Pattie Sauer is a coach with the Ken Blanchard Companies, a global leader in workplace training. She keeps up with the newest leadership theories like it’s her job — because it is.
For her “other” job, Sauer is a 30-year Scouting veteran from Duluth, Minn., mom of an Eagle Scout and stepmom of two more, and member of the Wood Badge Update Task Force.
Sauer says the course’s impact reaches well beyond Scouting into participants’ home and work lives. Recognizing this, some employers even give their workers time off to take Wood Badge — no vacation days required.
“Wood Badge changed my life to the point that I made significant changes in order to support my personal vision and Scouting plan,” Sauer says. “I gained self-confidence, realized untapped skills and became a better person.”
Naturally, Wood Badge places its training in a Scouting context. It puts adults into the Scouts’ hiking boots by immersing them in the journey from Cub Scouts through Scouts BSA. Wood Badge participants leave with batteries recharged and notebooks full of ideas.
Surveys show the updated Wood Badge course helps volunteers feel better prepared, informed and empowered. Participants at the 10 pilot courses conducted in 2018 had a net promoter score 23.3 percent higher than those who participated in the previous version.
With results that promising, you’d think Scouters would sign up for Wood Badge within their first year or two.
But that’s not the case, says Mark Nelson, Eagle Scout and head of leadership development at the BSA. Nelson says the average leader attends Wood Badge during their seventh year as a volunteer. That’s like playing golf for seven years before taking a single lesson. It can be done, perhaps even well, but after that first lesson you’ll wish you had gotten trained sooner.
“Scout leaders have missed a huge opportunity to gain leadership skills and use them throughout their Scouting career,” Nelson says.
The Wood Badge Update Task Force was formed to make the course even more indispensable. A group of 28 men and women from across the country, most of them volunteers, gathered in 2015 in Texas to begin a four-year journey.
They started by assuming they didn’t have all the answers and launched a national survey of 6,000 Scouters — a mix of participants, staffers and volunteers who had never attended Wood Badge.
“We learned a lot, and the survey helped us to focus on areas to improve,” Cline says.
From those who already had their Wood Badge beads, the task force learned which course elements Scouters liked and which needed to be updated. From those who had never attended, they identified three primary roadblocks:
- I don’t have enough time.
- It’s too expensive.
- I’ve never heard of Wood Badge.
Making the course a day shorter addresses Nos. 1 and 2. For No. 3, the task force devised recommendations for promoting Wood Badge to busy parents: a new brochure, in-person invitations at council events, scholarships for participants and a robust social media plan.

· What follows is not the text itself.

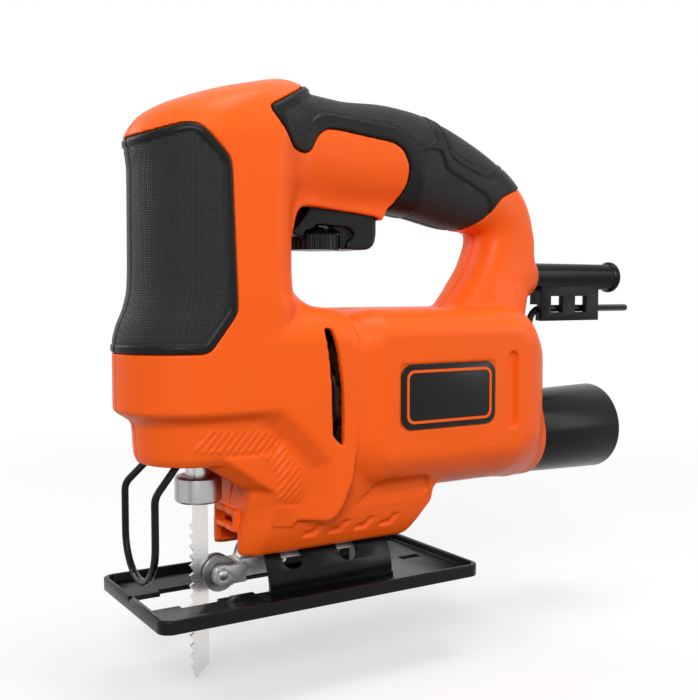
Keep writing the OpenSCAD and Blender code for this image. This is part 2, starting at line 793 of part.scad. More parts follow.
// Zinc casting: clamp inside the saddle, with the fork for the roller before it
bracket_r = saddle_r - saddle_t - 0.3;
bracket_flat = 14;
cheek_gap = roller_w + 0.7;
cheek_t = 3;
pin_d = 4;
arm_x = roller_x + roller_d / 2 + 0.5;
module roller_bracket() {
    color(zinc)
        difference() {
            union() {
                intersection() {
                    along_x(saddle_x + 2, saddle_x + saddle_l - 4, bevel_z, 2 * bracket_r, 96);
                    translate([0, -12, bracket_flat]) cube([100, 24, 20]);
                }
                // Arm with its fin, and the fork's cheeks
                translate([arm_x + 1, -4.5, roller_z - 2]) cube([saddle_x + 4 - arm_x, 9, 6.9]);
                rotate([90, 0, 0])
                    linear_extrude(height = 5, center = true)
                        polygon([[arm_x + 0.5, roller_z + 3], [arm_x + 3, 19], [arm_x + 6, 19], [arm_x + 9, bracket_flat]]);
                for (s = [-1, 1]) {
                    translate([roller_x, s > 0 ? cheek_gap / 2 : -cheek_gap / 2 - cheek_t, roller_z - 3.6])
                        cube([arm_x + 2 - roller_x, cheek_t, 7.2]);
                    across(roller_x, roller_z, s > 0 ? cheek_gap / 2 : -cheek_gap / 2 - cheek_t,
                        s > 0 ? cheek_gap / 2 + cheek_t : -cheek_gap / 2, 8, 48);
                }
                translate([arm_x, -cheek_gap / 2 - cheek_t, roller_z - 3.6]) cube([2, cheek_gap + 2 * cheek_t, 7.2]);
            }
            across(roller_x, roller_z, -20, 20, pin_d, 40);
            for (x = saddle_slot_x)
                translate([x, 0, 0]) cylinder(d = bevel_screw_d + 2 * seat_gap, h = 40, $fn = 32);
        }
}

nut_w = 8;
nut_z = 29.6;
nut_h = 4;
bevel_head_h = 4;
module bevel_screws() {
    color(steel)
        for (x = saddle_slot_x)
            translate([x, 0, 0])
                difference() {
                    union() {
                        translate([0, 0, bracket_flat - bevel_head_h]) cylinder(d = 8.6, h = bevel_head_h, $fn = 40);
                        translate([0, 0, bracket_flat - 0.1]) cylinder(d = bevel_screw_d, h = nut_z + nut_h + 1 - bracket_flat, $fn = 32);
                    }
                    translate([0, 0, bracket_flat - bevel_head_h - 1]) cylinder(d = 4, h = 3.5, $fn = 6);
                }
}

module bevel_nuts() {
    color(steel)
        for (x = saddle_slot_x)
            difference() {
                translate([x - nut_w / 2, -nut_w / 2, nut_z]) cube([nut_w, nut_w, nut_h]);
                translate([x, 0, 0]) cylinder(d = bevel_screw_d, h = 60, $fn = 32);
            }
}

module support_roller() {
    color(dark_steel)
        translate([roller_x, 0, roller_z]) rotate([90, 0, 0])
            difference() {
                cylinder(d = roller_d, h = roller_w, center = true, $fn = 64);
                cylinder(d = pin_d + 2 * run_gap, h = roller_w + 1, center = true, $fn = 40);
                difference() {
                    cylinder(d = roller_d + 2, h = blade_t + 1, center = true, $fn = 64);
                    cylinder(r = roller_groove_r, h = blade_t + 2, center = true, $fn = 64);
                }
            }
}

module roller_pin() {
    color(steel)
        across(roller_x, roller_z, -cheek_gap / 2 - cheek_t - 0.3, cheek_gap / 2 + cheek_t + 0.3, pin_d, 40);
}

// Wire guard: a round bow before the blade, its legs bent back and inwards into the nose
guard_low = 10.5;
guard_bend = 6;
guard_leg_top = 42;
guard_end = 22;
guard_turn = 17;
module guard_end_place(s) {
    translate([guard_x, s * guard_w / 2, guard_leg_top])
        rotate([0, 0, -s * guard_turn])
            translate([guard_bend, 0, 0]) rotate([0, 45, 0]) translate([-guard_bend, 0, -0.2]) children();
}
guard_bow_z = guard_low + guard_w / 2;

// Points of one bend, from its end in the nose down to the leg
function guard_leg(s, angles) = [
    for (a = angles)
        let (d = guard_bend * (1 - cos(min(a, 45))) + (a > 45 ? guard_end * sin(45) : 0))
        let (h = guard_bend * sin(min(a, 45)) + (a > 45 ? guard_end * cos(45) : 0))
        [guard_x + d * cos(guard_turn), s * (guard_w / 2 - d * sin(guard_turn)), guard_leg_top + h]
];
guard_path = concat(
    guard_leg(-1, [90, 45, 33.75, 22.5, 11.25, 0]),
    [for (a = [180:10:360]) [guard_x, guard_w / 2 * cos(a), guard_bow_z + guard_w / 2 * sin(a)]],
    guard_leg(1, [0, 11.25, 22.5, 33.75, 45, 90])
);
module finger_guard() {
    n = len(guard_path) - 1;
    color(shell_black)
        skin([
            for (i = [0:n])
                let (p = guard_path[i], t = guard_path[min(i + 1, n)] - guard_path[max(i - 1, 0)])
                let (u = unit(cross(t, [1, 0, 0])), v = cross(u, unit(t)))
                [for (k = [0:11]) p + wire_d / 2 * (cos(k * 30) * u + sin(k * 30) * v)]
        ]);
}

// ---------------------------------------------------------------- gears

// Point of a gear flank: base radius, roll angle and turn of the flank
function involute(rb, t, a) = rb * [cos(a + t) + t * PI / 180 * sin(a + t), sin(a + t) - t * PI / 180 * cos(a + t)];
function roll_to(rb, r) = sqrt(max(pow(r / rb, 2) - 1, 0)) * 180 / PI;

pressure = 25;
module gear_outline(teeth, m, backlash) {
    rp = teeth * m / 2;
    rb = rp * cos(pressure);
    rt = rp + 0.95 * m;
    rr = rp - 1.2 * m;
    half = 90 / teeth + (tan(pressure) - pressure * PI / 180) * 180 / PI - backlash / rp * 90 / PI;
    t0 = roll_to(rb, max(rr, rb));
    t1 = roll_to(rb, rt);
    flank = [for (i = [0:3]) turn(involute(rb, t0 + (t1 - t0) * i / 3, 0), -half)];
    polygon([
        for (k = [0:teeth - 1])
            let (a = k * 360 / teeth)
            each concat(
                [turn([rr, 0], a - half - 0.3)],
                [for (p = flank) turn(p, a)],
                [for (i = [3:-1:0]) turn([flank[i][0], -flank[i][1]], a)],
                [turn([rr, 0], a + half + 0.3)]
            )
    ]);
}
function turn(p, a) = [p[0] * cos(a) - p[1] * sin(a), p[0] * sin(a) + p[1] * cos(a)];

module gear_solid(teeth, z, x, w, phase) {
    translate([x, 0, z]) rotate([90, 0, 90]) rotate(phase)
        linear_extrude(height = w) gear_outline(teeth, gear_module, 0.12);
}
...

But the best promotional tool comes from Wood Badge participants themselves. Once you’ve attended, you get it. And you’re eager to share a strange-but-true contradiction: a week away from your Scouts can improve your pack, troop, ship or crew in unimaginable ways.
“When immersed in the trenches with our youth, a leader places the needs and wants of the youth first,” Sauer says. “What I love about Wood Badge is that it provides participants an opportunity to think about what matters most to them as a person and as a Scout leader.”
One more thing: What’s inside the update?
A lot has changed — in the world and in Scouting — since the last major Wood Badge update was rolled out in 2002. Here’s an overview of the updated course.
One fewer day
The most obvious change for 2020 is to the length of the course — now five days instead of six. In addition to being less time-consuming for volunteers, the change lowers food and facility use costs. Councils can choose one of two formats:
- A three-day weekend (Friday, Saturday, Sunday) followed a week or two later by a two-day weekend (Saturday and Sunday), requiring just a single vacation day for most leaders.
- Five days straight (Monday to Friday, Wednesday to Sunday or Thursday to Monday)
A new mission statement
“The mission of Wood Badge is to inspire and train adults to achieve the mission and aims of the Boy Scouts of America (BSA) through world class leadership training that sets an example for youth empowerment to impact the world.”
Five new themes
The five-sided pentagon that symbolizes Wood Badge remains, but the significance of each of the sides has changed. The new themes:
- Living the Values: Personifying the Scouting values and setting an example for youth
- Growing: Knowing and growing yourself first and committing to continuous improvement and lifelong learning
- Connecting: Establishing personal relationships
- Guiding: Enabling and developing others
- Empowering: Helping other people to become healthier, wiser, freer, more autonomous, and more likely themselves “to serve and to lead”
Answers to your FAQs
- Who can take Wood Badge?
Any registered BSA adult volunteer or professional staff member.
- How can I sign up to take Wood Badge?
Contact your local council. Wood Badge is a national course delivered at the council level.
- Do I have to retake Wood Badge if I’ve already completed the previous version, known as Wood Badge for the 21st Century?
No. Once you have your beads, you’ll never have to take the course again.
- But can I retake it if I want to experience the new course?
Yes. If you’ve completed an earlier version of Wood Badge or started but did not complete the course for some reason, you may attend again if (1) you agree to write and work a new Wood Badge ticket (a series of five goals designed to help your Scouts), and (2) you agree not to wear your Wood Badge beads while attending the course.
- Can I serve on staff if I’ve only taken Wood Badge for the 21st Century?Yes. You’d just need to learn and embrace the new course material.